DATA EXTRACT
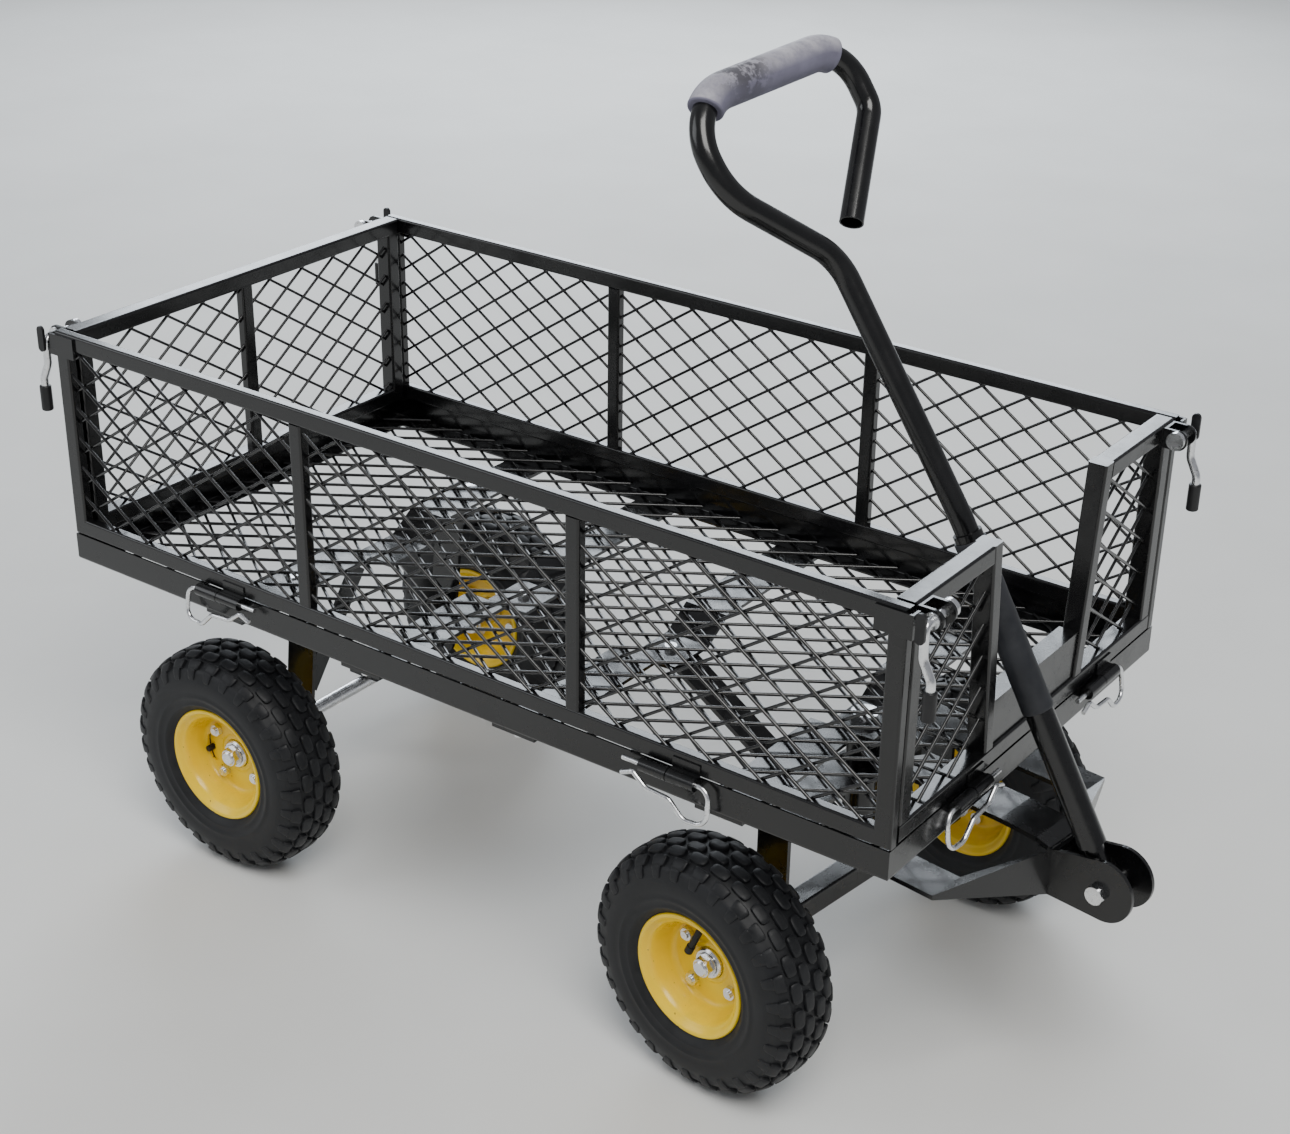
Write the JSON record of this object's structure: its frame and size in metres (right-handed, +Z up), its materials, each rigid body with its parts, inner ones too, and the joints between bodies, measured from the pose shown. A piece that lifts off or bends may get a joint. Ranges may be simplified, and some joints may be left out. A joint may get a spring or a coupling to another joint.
{
  "type": "garden cart",
  "caption": "Four-wheel steel mesh garden cart with fold-down panels, corner latches, steered front axle and a tilting pull handle with a looped grip",
  "frame": {"origin": "on the ground, under the middle of the whole cart's length and width", "axes": "+X towards the steered front and the pull handle, +Y to the cart's left, +Z up"},
  "size_m": [1.2031, 0.5568, 0.9682],
  "materials": {
    "black_paint": "semi-gloss",
    "black_wire": "semi-gloss",
    "yellow_paint": "gloss",
    "zinc": "satin",
    "tyre": "matte",
    "sleeve": "matte",
    "grip": "matte",
    "latch_grip": "matte"
  },
  "bodies": {
    "chassis": {"tray_side_rails": "black_paint", "tray_end_rails": "black_paint", "floor_mesh": "black_wire", "rear_cross_straps": "black_paint", "front_cross_straps": "black_paint", "rear_hangers": "black_paint", "rear_axle": "zinc", "rear_braces": "black_paint", "front_brace": "black_paint", "kingpin": "zinc", "strap_bolts": "zinc", "tray_hinge_barrels": "black_paint", "hinge_clips": "zinc", "front_frame": "black_paint", "front_plate": "black_paint", "front_mesh": "black_wire", "front_hinge_barrels": "black_paint", "front_latch_brackets": "black_paint"},
    "steering_truck": {"swivel_frame": "black_paint", "front_legs": "black_paint", "axle_beam": "black_paint", "front_axle": "zinc", "tongue_side_straps": "black_paint", "tongue_centre_strap": "black_paint", "hitch_bracket": "black_paint", "hitch_bolt": "zinc"},
    "handle": {"handle_lower_tube": "black_paint", "handle_sleeve": "sleeve", "handle_upper_tube": "black_paint", "handle_grip": "grip"},
    "wheel_front_right": {"tyre_front_right": "tyre", "rim_front_right": "yellow_paint", "hub_front_right": "zinc"},
    "wheel_front_left": {"tyre_front_left": "tyre", "rim_front_left": "yellow_paint", "hub_front_left": "zinc"},
    "wheel_rear_right": {"tyre_rear_right": "tyre", "rim_rear_right": "yellow_paint", "hub_rear_right": "zinc"},
    "wheel_rear_left": {"tyre_rear_left": "tyre", "rim_rear_left": "yellow_paint", "hub_rear_left": "zinc"},
    "right_panel": {"right_frame": "black_paint", "right_mesh": "black_wire", "right_fittings": "black_paint"},
    "left_panel": {"left_frame": "black_paint", "left_mesh": "black_wire", "left_fittings": "black_paint"},
    "rear_panel": {"rear_frame": "black_paint", "rear_mesh": "black_wire", "rear_fittings": "black_paint"},
    "latch_front_right": {"latch_lever_front_right": "zinc", "latch_grip_front_right": "latch_grip"},
    "latch_front_left": {"latch_lever_front_left": "zinc", "latch_grip_front_left": "latch_grip"},
    "latch_rear_right": {"latch_lever_rear_right": "zinc", "latch_grip_rear_right": "latch_grip"},
    "latch_rear_left": {"latch_lever_rear_left": "zinc", "latch_grip_rear_left": "latch_grip"}
  },
  "joints": [
    {"name": "steer", "type": "hinge", "parent": "chassis", "child": "steering_truck", "pos_m": [0.2745, 0, 0.25], "axis": [0, 0, 1], "range_deg": [-3, 22]},
    {"name": "handle_tilt", "type": "hinge", "parent": "steering_truck", "child": "handle", "pos_m": [0.56234, -0.03534, 0.25], "axis": [0.1219, 0.9925, 0], "range_deg": [0, 110]},
    {"name": "wheel_spin_front_right", "type": "hinge", "parent": "steering_truck", "child": "wheel_front_right", "pos_m": [0.24781, -0.21737, 0.13], "axis": [0.1219, 0.9925, 0], "continuous": true},
    {"name": "wheel_spin_front_left", "type": "hinge", "parent": "steering_truck", "child": "wheel_front_left", "pos_m": [0.30119, 0.21737, 0.13], "axis": [0.1219, 0.9925, 0], "continuous": true},
    {"name": "wheel_spin_rear_right", "type": "hinge", "parent": "chassis", "child": "wheel_rear_right", "pos_m": [-0.3885, -0.219, 0.13], "axis": [0, 1, 0], "continuous": true},
    {"name": "wheel_spin_rear_left", "type": "hinge", "parent": "chassis", "child": "wheel_rear_left", "pos_m": [-0.3885, 0.219, 0.13], "axis": [0, 1, 0], "continuous": true},
    {"name": "right_panel_fold", "type": "hinge", "parent": "chassis", "child": "right_panel", "pos_m": [-0.0585, -0.269, 0.357], "axis": [1, 0, 0], "range_deg": [0, 90]},
    {"name": "left_panel_fold", "type": "hinge", "parent": "chassis", "child": "left_panel", "pos_m": [-0.0585, 0.269, 0.357], "axis": [-1, 0, 0], "range_deg": [0, 90]},
    {"name": "rear_panel_fold", "type": "hinge", "parent": "chassis", "child": "rear_panel", "pos_m": [-0.5785, 0, 0.357], "axis": [0, -1, 0], "range_deg": [0, 90]},
    {"name": "latch_turn_front_right", "type": "hinge", "parent": "chassis", "child": "latch_front_right", "pos_m": [0.4695, -0.279, 0.583], "axis": [0, -1, 0], "range_deg": [0, 100]},
    {"name": "latch_turn_front_left", "type": "hinge", "parent": "chassis", "child": "latch_front_left", "pos_m": [0.4695, 0.279, 0.583], "axis": [0, -1, 0], "range_deg": [0, 100]},
    {"name": "latch_turn_rear_right", "type": "hinge", "parent": "rear_panel", "child": "latch_rear_right", "pos_m": [-0.5865, -0.279, 0.583], "axis": [0, 1, 0], "range_deg": [0, 100]},
    {"name": "latch_turn_rear_left", "type": "hinge", "parent": "rear_panel", "child": "latch_rear_left", "pos_m": [-0.5865, 0.279, 0.583], "axis": [0, 1, 0], "range_deg": [0, 100]}
  ]
}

WHAT THIS TASK INVOLVES
Take the material above and return all of it exactly.

TASK ANSWER
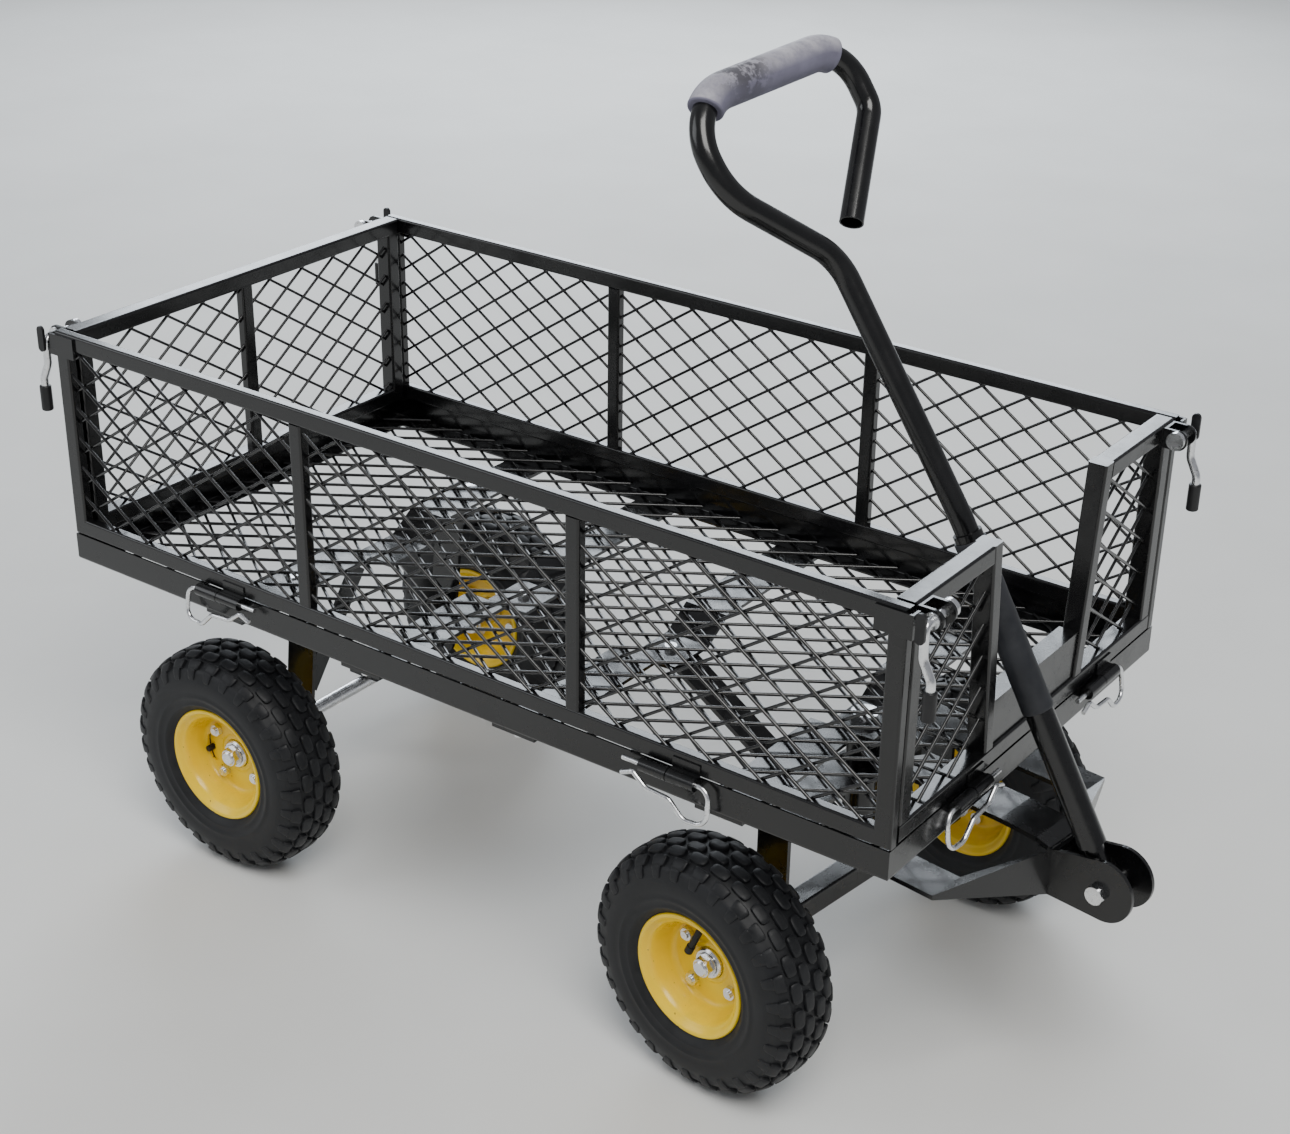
Write the JSON record of this object's structure: its frame and size in metres (right-handed, +Z up), its materials, each rigid body with its parts, inner ones too, and the joints between bodies, measured from the pose shown. A piece that lifts off or bends may get a joint. Ranges may be simplified, and some joints may be left out. A joint may get a spring or a coupling to another joint.
{
  "type": "garden cart",
  "caption": "Four-wheel steel mesh garden cart with fold-down panels, corner latches, steered front axle and a tilting pull handle with a looped grip",
  "frame": {"origin": "on the ground, under the middle of the whole cart's length and width", "axes": "+X towards the steered front and the pull handle, +Y to the cart's left, +Z up"},
  "size_m": [1.2031, 0.5568, 0.9682],
  "materials": {
    "black_paint": "semi-gloss",
    "black_wire": "semi-gloss",
    "yellow_paint": "gloss",
    "zinc": "satin",
    "tyre": "matte",
    "sleeve": "matte",
    "grip": "matte",
    "latch_grip": "matte"
  },
  "bodies": {
    "chassis": {"tray_side_rails": "black_paint", "tray_end_rails": "black_paint", "floor_mesh": "black_wire", "rear_cross_straps": "black_paint", "front_cross_straps": "black_paint", "rear_hangers": "black_paint", "rear_axle": "zinc", "rear_braces": "black_paint", "front_brace": "black_paint", "kingpin": "zinc", "strap_bolts": "zinc", "tray_hinge_barrels": "black_paint", "hinge_clips": "zinc", "front_frame": "black_paint", "front_plate": "black_paint", "front_mesh": "black_wire", "front_hinge_barrels": "black_paint", "front_latch_brackets": "black_paint"},
    "steering_truck": {"swivel_frame": "black_paint", "front_legs": "black_paint", "axle_beam": "black_paint", "front_axle": "zinc", "tongue_side_straps": "black_paint", "tongue_centre_strap": "black_paint", "hitch_bracket": "black_paint", "hitch_bolt": "zinc"},
    "handle": {"handle_lower_tube": "black_paint", "handle_sleeve": "sleeve", "handle_upper_tube": "black_paint", "handle_grip": "grip"},
    "wheel_front_right": {"tyre_front_right": "tyre", "rim_front_right": "yellow_paint", "hub_front_right": "zinc"},
    "wheel_front_left": {"tyre_front_left": "tyre", "rim_front_left": "yellow_paint", "hub_front_left": "zinc"},
    "wheel_rear_right": {"tyre_rear_right": "tyre", "rim_rear_right": "yellow_paint", "hub_rear_right": "zinc"},
    "wheel_rear_left": {"tyre_rear_left": "tyre", "rim_rear_left": "yellow_paint", "hub_rear_left": "zinc"},
    "right_panel": {"right_frame": "black_paint", "right_mesh": "black_wire", "right_fittings": "black_paint"},
    "left_panel": {"left_frame": "black_paint", "left_mesh": "black_wire", "left_fittings": "black_paint"},
    "rear_panel": {"rear_frame": "black_paint", "rear_mesh": "black_wire", "rear_fittings": "black_paint"},
    "latch_front_right": {"latch_lever_front_right": "zinc", "latch_grip_front_right": "latch_grip"},
    "latch_front_left": {"latch_lever_front_left": "zinc", "latch_grip_front_left": "latch_grip"},
    "latch_rear_right": {"latch_lever_rear_right": "zinc", "latch_grip_rear_right": "latch_grip"},
    "latch_rear_left": {"latch_lever_rear_left": "zinc", "latch_grip_rear_left": "latch_grip"}
  },
  "joints": [
    {"name": "steer", "type": "hinge", "parent": "chassis", "child": "steering_truck", "pos_m": [0.2745, 0, 0.25], "axis": [0, 0, 1], "range_deg": [-3, 22]},
    {"name": "handle_tilt", "type": "hinge", "parent": "steering_truck", "child": "handle", "pos_m": [0.56234, -0.03534, 0.25], "axis": [0.1219, 0.9925, 0], "range_deg": [0, 110]},
    {"name": "wheel_spin_front_right", "type": "hinge", "parent": "steering_truck", "child": "wheel_front_right", "pos_m": [0.24781, -0.21737, 0.13], "axis": [0.1219, 0.9925, 0], "continuous": true},
    {"name": "wheel_spin_front_left", "type": "hinge", "parent": "steering_truck", "child": "wheel_front_left", "pos_m": [0.30119, 0.21737, 0.13], "axis": [0.1219, 0.9925, 0], "continuous": true},
    {"name": "wheel_spin_rear_right", "type": "hinge", "parent": "chassis", "child": "wheel_rear_right", "pos_m": [-0.3885, -0.219, 0.13], "axis": [0, 1, 0], "continuous": true},
    {"name": "wheel_spin_rear_left", "type": "hinge", "parent": "chassis", "child": "wheel_rear_left", "pos_m": [-0.3885, 0.219, 0.13], "axis": [0, 1, 0], "continuous": true},
    {"name": "right_panel_fold", "type": "hinge", "parent": "chassis", "child": "right_panel", "pos_m": [-0.0585, -0.269, 0.357], "axis": [1, 0, 0], "range_deg": [0, 90]},
    {"name": "left_panel_fold", "type": "hinge", "parent": "chassis", "child": "left_panel", "pos_m": [-0.0585, 0.269, 0.357], "axis": [-1, 0, 0], "range_deg": [0, 90]},
    {"name": "rear_panel_fold", "type": "hinge", "parent": "chassis", "child": "rear_panel", "pos_m": [-0.5785, 0, 0.357], "axis": [0, -1, 0], "range_deg": [0, 90]},
    {"name": "latch_turn_front_right", "type": "hinge", "parent": "chassis", "child": "latch_front_right", "pos_m": [0.4695, -0.279, 0.583], "axis": [0, -1, 0], "range_deg": [0, 100]},
    {"name": "latch_turn_front_left", "type": "hinge", "parent": "chassis", "child": "latch_front_left", "pos_m": [0.4695, 0.279, 0.583], "axis": [0, -1, 0], "range_deg": [0, 100]},
    {"name": "latch_turn_rear_right", "type": "hinge", "parent": "rear_panel", "child": "latch_rear_right", "pos_m": [-0.5865, -0.279, 0.583], "axis": [0, 1, 0], "range_deg": [0, 100]},
    {"name": "latch_turn_rear_left", "type": "hinge", "parent": "rear_panel", "child": "latch_rear_left", "pos_m": [-0.5865, 0.279, 0.583], "axis": [0, 1, 0], "range_deg": [0, 100]}
  ]
}